QUESTION: what kind of failures are they targeting? HW? SW? Which SW?

Major components:

- membership management

o On awaken, nodes:

§ Check for other alive nodes

§ If none, form new cluster

§ If some, join existing cluster

o QUESTION: what makes it hard?

o ANSWER: failures during joining

§ Partition: may have two halves of cluster, both think they are the only survivors, make independent contradictory decisions

- Failure detection

o Heartbeats to services to detect failures

- Recovery

o Migrated services from failed machine elsewhere (or restart)

ABSTRACTIONS:

- Cluster: group of nodes providing some services

- Resource: functionality offered at a node

o example: printer, IP address, application, server share, web site

- Quorum resource: resource which, if owned, makes you part of the quorum so you can win elections (see membership)

- Resource Dependenices:

o resources may depend on each other (e.g. web site on database).

o Can’t restore a resource if dependencies not present

o Tracking dependencies lets you know what to restart, in what order

§ Like Apple LaunchD, MS Service Controller

- Resource Groups: explicitly named resources treated as a unit

o Simplifies management

Resource Management:

- resources have states

- Resources have dependencies

- Resource information maintained in a shared database – replicated everywhere via logs

- Resources implement a generic mgmt interface to allow them to be managed, migrated (start, stop)

- Migrating:

o Push: node containing a resource picks a place for it to go, pushes it there (with dependencies).

§ QUESTION: when does this work?

§ ANSWER: when node is healthy enough

o Pull: other nodes in cluster pull resources from a failed node

§ QUESTION: which node gets which resources?

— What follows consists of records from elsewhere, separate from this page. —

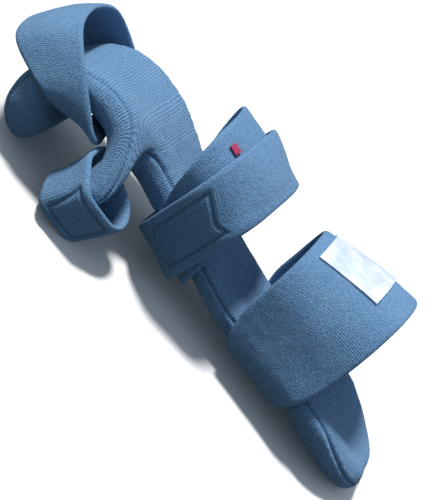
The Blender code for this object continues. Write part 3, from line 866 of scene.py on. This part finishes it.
def strap_piece(name, node, grid, material, relief, sides=0.0):
    """A strap with rounded edges; relief(run, across, length) gives its height and its seams."""
    rails = 25
    even = fine_grid(grid, STRAP_FINE, rails)
    normal = outward(even)
    middle = even[rails // 2]
    steps = np.linalg.norm(np.roll(middle, -1, axis=0) - middle, axis=1)
    run = np.concatenate([[0.0], np.cumsum(steps)])
    half = 0.5 * np.linalg.norm(np.diff(even, axis=0), axis=2).sum(axis=0)
    wide = float(half.mean())
    outer, inner = across_places(wide, OUTER_STEPS), across_places(wide, INNER_STEPS)[::-1]
    shares = np.concatenate([outer, inner[1:-1]])
    out_count = len(outer)
    even_shares = np.linspace(-1, 1, rails)
    face = np.empty((len(shares), STRAP_FINE, 3))
    up = np.empty_like(face)
    for axis in range(3):
        for step in range(STRAP_FINE):
            face[:, step, axis] = np.interp(shares, even_shares, even[:, step, axis])
            up[:, step, axis] = np.interp(shares, even_shares, normal[:, step, axis])
    from_edge = (1 - np.abs(shares))[:, None] * half[None, :]
    bow = np.clip(from_edge / EDGE_ROLL, 0, 1)
    swell = np.sqrt(1 - (1 - bow) ** 2)
    sign = np.where(np.arange(len(shares)) < out_count, 1.0, -1.0)[:, None]
    height = STRAP_THICK / 2 * (1 + sign * swell)
    across = shares[:, None] * half[None, :]
    runs = np.broadcast_to(run[:-1][None, :], across.shape)
    lift, seams = relief(runs, across, run[-1], half[None, :])
    flat = face.reshape(-1, 3)
    loose = 0.22 * MM * lumps(flat, 14 * MM, 5) + 0.10 * MM * lumps(flat, 5 * MM, 6)
    outside = np.clip(sign, 0, 1) * swell
    height = height + outside * (lift + loose.reshape(across.shape))
    points = settled((face + up * height[..., None]).reshape(-1, 3))
    count = len(shares)
    faces, knit = [], []
    for i in range(count):
        k = (i + 1) % count
        for j in range(STRAP_FINE):
            m = (j + 1) % STRAP_FINE
            faces.append((i * STRAP_FINE + j, i * STRAP_FINE + m, k * STRAP_FINE + m, k * STRAP_FINE + j))
            end = run[j + 1]
            knit += [
                (run[j], across[i, j], seams[i, j] * outside[i, j]),
                (end, across[i, m], seams[i, m] * outside[i, m]),
                (end, across[k, m], seams[k, m] * outside[k, m]),
                (run[j], across[k, j], seams[k, j] * outside[k, j]),
            ]
    piece = add_piece(name, points, faces, knit, material, [node])
    fix_faces(piece)
    return even, normal, run, half


def fix_faces(piece):
    """Turns the faces outward, when the piece's volume says that they face in."""
    solid = bmesh.new()
    solid.from_mesh(piece.data)
    if solid.calc_volume(signed=True) < 0:
        bmesh.ops.reverse_faces(solid, faces=solid.faces)
        solid.to_mesh(piece.data)
    solid.free()


def plain_relief(runs, across, length, half):
    return np.zeros(runs.shape), np.zeros(runs.shape)


def box_distance(runs, across, box):
    """Distance to the outline of a box (run, run, across, across)."""
    left, right, low, high = box
    dx = np.maximum(left - runs, runs - right)
    dy = np.maximum(low - across, across - high)
    outside = np.hypot(np.maximum(dx, 0), np.maximum(dy, 0))
    return np.abs(outside + np.minimum(np.maximum(dx, dy), 0))


def stitched(*boxes):
    """Relief of boxes of stitching that pull the cloth in."""

    def relief(runs, across, length, half):
        lift = np.zeros(runs.shape)
        seams = np.zeros(runs.shape)
        for start, end, low, high in boxes:
            box = (start * length, end * length, low, high)
            away = box_distance(runs, across, box)
            lift -= 0.85 * MM * np.exp(-((away / (0.85 * MM)) ** 2))
            lift += 0.15 * MM * np.exp(-(((away - 2.4 * MM) / (1.2 * MM)) ** 2))
            seams = np.maximum(seams, np.exp(-((away / (0.6 * MM)) ** 2)))
        return lift, seams

    return relief


def build_looks():
    knit = terry("terry_blue_knit", 1.25 * MM, 0.8)
    fleece = terry("terry_blue_fleece", 1.05 * MM, 0.45)
    steps = board_piece(knit)
    cage, rings = board_cage()
    add_flap(cage, rings)
    board = guide_solid(cage)
    lift = STRAP_GAP + STRAP_SLACK
    hollow, thumb_hollow = hollow_solid(), thumb_hollow_solid(steps)
    wide = (1.3 * PAD_HALF_WIDTH, 1.2 * PAD_THICK, 2 * FOREARM_HEIGHT)
    bent = (1.1 * PAD_HALF_WIDTH, 0.95 * PAD_THICK, 2 * FINGER_HEIGHT + PAD_THICK)
    planes = band_planes(FOREARM_STRAP_PLACE, FOREARM_STRAP_WIDTH, FOREARM_STRAP_TILT, wide)
    forearm = band_grid((board, hollow), planes, lift, FOREARM_STRAP_SHARES)
    strap_piece("forearm_wrap", "forearm_strap", forearm, fleece, plain_relief)
    planes = band_planes(
        HAND_STRAP_PLACE, HAND_STRAP_WIDTH, UNDER_STRAP_TILT, wide, UNDER_STRAP_YAW
    )
    under_grid = band_grid(
        (board, hollow), planes, STRAP_GAP + UNDER_STRAP_SLACK, UNDER_STRAP_SHARES
    )
    under = band_solid(under_grid, STRAP_THICK)
    strap_piece("hand_wrap_under", "hand_strap_under", under_grid, fleece, plain_relief)
    planes = band_planes(HAND_STRAP_PLACE, HAND_STRAP_WIDTH, OVER_STRAP_TILT, wide)
    over = band_grid((board, hollow, under), planes, lift + 3 * STRAP_GAP)
    box = stitched((0.20, 0.36, -11 * MM, 11 * MM))
    strap_piece("hand_wrap_over", "hand_strap_over", over, fleece, box)
    planes = fan_planes(
        FINGER_STRAP_PLACE,
        FINGER_STRAP_WIDTH,
        FINGER_STRAP_HEADING,
        FINGER_STRAP_FAN,
        bent,
        FINGER_STRAP_YAW,
    )
    fingers = band_grid(
        (board, hollow), planes, STRAP_GAP + FINGER_STRAP_SLACK, FINGER_STRAP_SHARES
    )
    strap_piece("finger_wrap", "finger_strap", fingers, fleece, plain_relief)
    thumbs = band_grid((board, thumb_hollow), thumb_planes(steps), lift)
    box = stitched((0.08, 0.31, -10 * MM, 10 * MM))
    strap_piece("thumb_wrap", "thumb_strap", thumbs, fleece, box)
    for name, slot, material in (("label", "label_satin", satin()), ("red_tab", "tag_red", ribbon())):
        bpy.data.objects[name].material_slots[0].material = material


def guide_solid(cage):
    """The board as coarse as its solid, for the straps to lie on."""
    bmesh.ops.delete(cage, geom=[v for v in cage.verts if not v.link_faces], context="VERTS")
    bmesh.ops.recalc_face_normals(cage, faces=cage.faces)
    mesh = bpy.data.meshes.new("board_guide")
    cage.to_mesh(mesh)
    cage.free()
    guide = bpy.data.objects.new("board_guide", mesh)
    bpy.context.scene.collection.objects.link(guide)
    rounding = guide.modifiers.new("rounding", "SUBSURF")
    rounding.levels = rounding.render_levels = 2
    graph = bpy.context.evaluated_depsgraph_get()
    solid = bpy.data.meshes.new_from_object(guide.evaluated_get(graph))
    bpy.data.objects.remove(guide)
    return solid_copy(solid)


# The studio

CAMERA_AXES = Matrix(
    (
        (0.668262779712677, -0.7434883713722229, -0.025490188971161842),
        (0.32925310730934143, 0.32631784677505493, -0.8860637545585632),
        (0.6670960187911987, 0.5837306976318359, 0.4628620445728302),
    )
)
CAMERA_PLACE = Vector((-0.013651498593389988, -0.7038852572441101, 0.4016720950603485))
CAMERA_LENS = 115.2


def studio():
    scene = bpy.context.scene
    data = bpy.data.cameras.new("camera")
    data.lens = CAMERA_LENS
    data.sensor_width = 36.0
    data.clip_start = 0.01
    camera = bpy.data.objects.new("camera", data)
    camera.matrix_world = Matrix.Translation(CAMERA_PLACE) @ CAMERA_AXES.to_4x4()
    scene.collection.objects.link(camera)
    scene.camera = camera
    right, up, back = (CAMERA_AXES.col[i] for i in range(3))
    sun = bpy.data.lights.new("sun", "SUN")
    sun.energy = 4.0
    sun.angle = math.radians(9)
    sun.color = (1.0, 0.985, 0.96)
    lamp = bpy.data.objects.new("sun", sun)
    lamp.rotation_euler = (up * 0.85 + back * 0.42 + right * 0.30).to_track_quat("Z", "Y").to_euler()
    scene.collection.objects.link(lamp)
    world = bpy.data.worlds.new("studio")
    world.use_nodes = True
    sky = world.node_tree
    direction = sky.nodes.new("ShaderNodeTexCoord").outputs["Generated"]
    split = sky.nodes.new("ShaderNodeSeparateXYZ")
    sky.links.new(direction, split.inputs[0])
    height = sky.nodes.new("ShaderNodeMapRange")
    height.inputs["From Min"].default_value = -0.25
    height.inputs["From Max"].default_value = 0.35
    sky.links.new(split.outputs["Z"], height.inputs["Value"])
    blend = sky.nodes.new("ShaderNodeMix")
    blend.data_type = "RGBA"
    sky.links.new(height.outputs["Result"], blend.inputs[0])
    blend.inputs[6].default_value = (0.055, 0.075, 0.070, 1.0)
    blend.inputs[7].default_value = (0.34, 0.40, 0.47, 1.0)
    background = sky.nodes["Background"]
    sky.links.new(blend.outputs[2], background.inputs["Color"])
    background.inputs["Strength"].default_value = 1.0
    scene.world = world
    scene.view_settings.view_transform = "Standard"
    floor = bmesh.new()
    size = 6.0
    corners = [floor.verts.new((x, y, -0.2 * MM)) for x, y in ((-size, -size), (size, -size), (size, size), (-size, size))]
    floor.faces.new(corners)
    mesh = bpy.data.meshes.new("floor")
    floor.to_mesh(mesh)
    floor.free()
    ground = bpy.data.objects.new("floor", mesh)
    scene.collection.objects.link(ground)
    tree = Nodes("floor_paper")
    grain = tree.noise(tree.place(), 400.0, 3.0)
    colour = tree.mix(tree.ramp(grain, 0.3, 0.7), (0.84, 0.84, 0.84, 1.0), (0.88, 0.88, 0.88, 1.0))
    tree.link(colour, tree.shader.inputs["Base Color"])
    tree.shader.inputs["Roughness"].default_value = 0.9
    mesh.materials.append(tree.material)
    ground.visible_diffuse = False


build_looks()
studio()
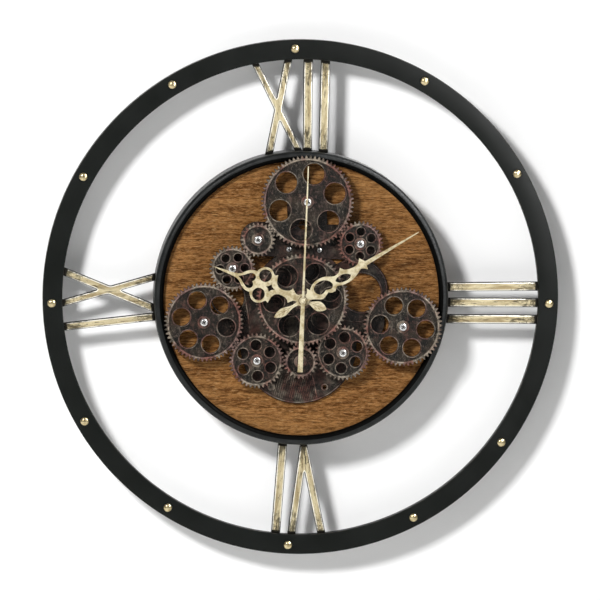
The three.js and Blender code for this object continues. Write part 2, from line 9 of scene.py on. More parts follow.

§ ANSWER: all have same shared info, up to apps to decide

- Client access: via single network name that is a resources that migrates

o HOW: announce IP address via ARP

Membership management:

- Manages who is a member

- Operations:

o Join: 5 phase protocol

§ tell everyone else, tell the new node, once it joins, tell everyone the join completed, ack new member

§ WHY? must handle failures during the protocol.

o Regroup: on node failure to establish new membership

§ Trickiness: handling node failure, partition

§ Partitions:

· Must pick 1 partition to be the real one, kill others

· QUESTION: How decide?

o Majority of old membership

o Half members + tie breaker node from original cluster

o 1 node + quorum resource (a disk)

§ Parts of protocol:

· Test clock tick

· Determine which partition is winner

· Pruning: kill all nodes not connected

· Cleanup 1: notify others, filter requests from dead nodes

· Cleanup 2: second phase of cleanup (so have knowledge of how others have progressed)

· Stabilized

o HOW SLOW?

§ Join < 1.5 seconds for 1-12 nodes

§ Regroup: 2 seconds

- Global update manager

o For propagating shared state, assure everyone in same state

§ see state machine approach?

o Goal: atomic broadcast

§ When send a message, either all alive nodes here messages in same order, or nobody does

o Approach: lock

§ Grab a lock from lock node

§ Update other nodes in order

§ release lock

§ On failure: lock migrates to next alive node. If it doesn’t have data, nobody does …

o HOW SLOW?

§ 32 nodes ~ 6 small updates /sec

§ under load, 10 nodes -> 2-5 seconds to complete, breaks down with 12 nodes

SUPPORT SERVICES:

- heartbeat mgmt

- disk drivers: allows having a dual-ported disk

- cluster event logging

- time service

- virtual servers: encapsulate app state relative to a specific machine instead to a virtual OS so it can be migrated. E.g. computer name, address, registry, endpoints of other services

USES:

- SQL server

o Failover at machine level, not db level

o Benefit:

§ Not need identical machines (cluster handles that) so app settings can migrate

§ Handles all protocols (e.g replication), not just client access protocl (ODBC)

KEY APPROACH:

- Isolation (to a single machine)

- Fail fast (detect failure quickly with heartbeats)

- Fast recovery (restart on separate machine)

- Persistent shared state (on disk only)

ISSUES:

- only scales to two nodes

- What kind of performance do you get? What if you have a failure?